Strange to open the studio mid year for a sale, we learnt lots – a quick report Sunday, Aug 17 2014 

The once a year studio sale, end November each year for commission clients is a favourite. We have participated with the GOMA design mart since their inception and they now run twice a year. I posted to our blog and also sent out an email to our  list, 244 saw it the first day – eight good sales, four briefed commissions and countless people back afterwards incl people with repairs and a gem sold. So many people were reminded to visit as three customers remarked they have anniversaries coming up – spring is sprung!

Great interest with the new in-line necklet and one of Barbara’s ‘essential items’ – a hand made, solid gold hinged sleeper set. We are making up two pair and enhancers for one set.

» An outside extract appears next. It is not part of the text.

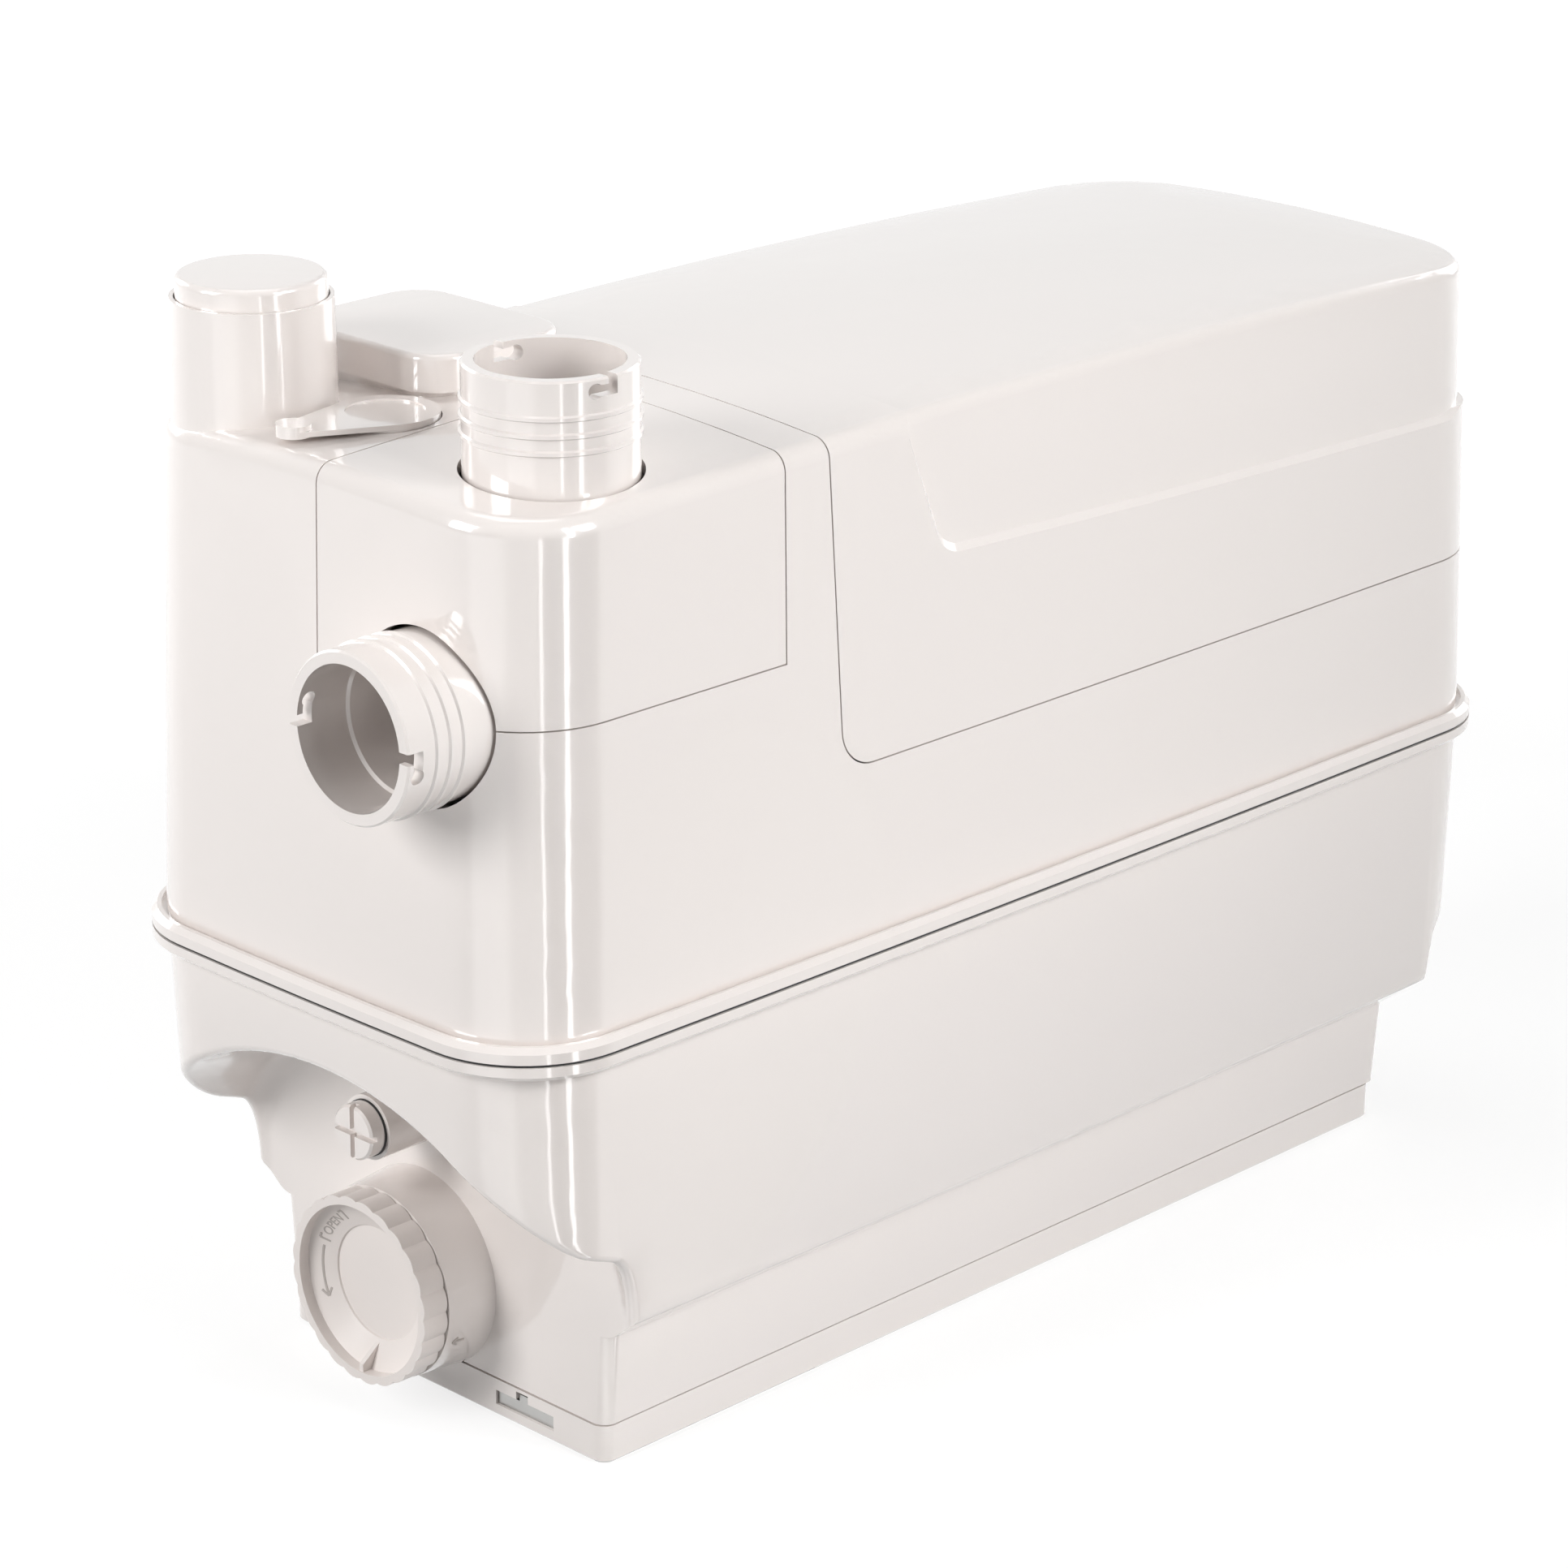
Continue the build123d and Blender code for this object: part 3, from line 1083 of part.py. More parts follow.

Here is a quick scan I prepared to show you Barbara’s own:

Kerry’s wedding ring remade into a Bracelet for Lloyd Sunday, Jun 29 2014 

Clients take us on their life journeys but we don’t feel like old bags . . . just excited to be part of their travel plans.

Intimate mementos recycled with intention + our own design language, reused + in this instance; a new solution for a mystery clasp with safety clip as required. Final shot taken by Barbara before the piece flew to Darwin – larger © Bh design with notes that was sent to the client.

Recycle her © Bh Topaz and 9ct gold leaf lattice ring into a Bracelet for Lloyd. Four rectangle links each have a four leaf motif from Kerry’s ring and further gold bead detail to each side, alternated with five square faceted block links; three having gold centre detail and two are set with round brilliant cut topaz. Bracelet has ‘mystery’ clasp with safety catch has further gold detail and set with brilliant cut topaz. Oxidised 925 Silver with textured detail and 9ct gold (as supplied). Length 19cm.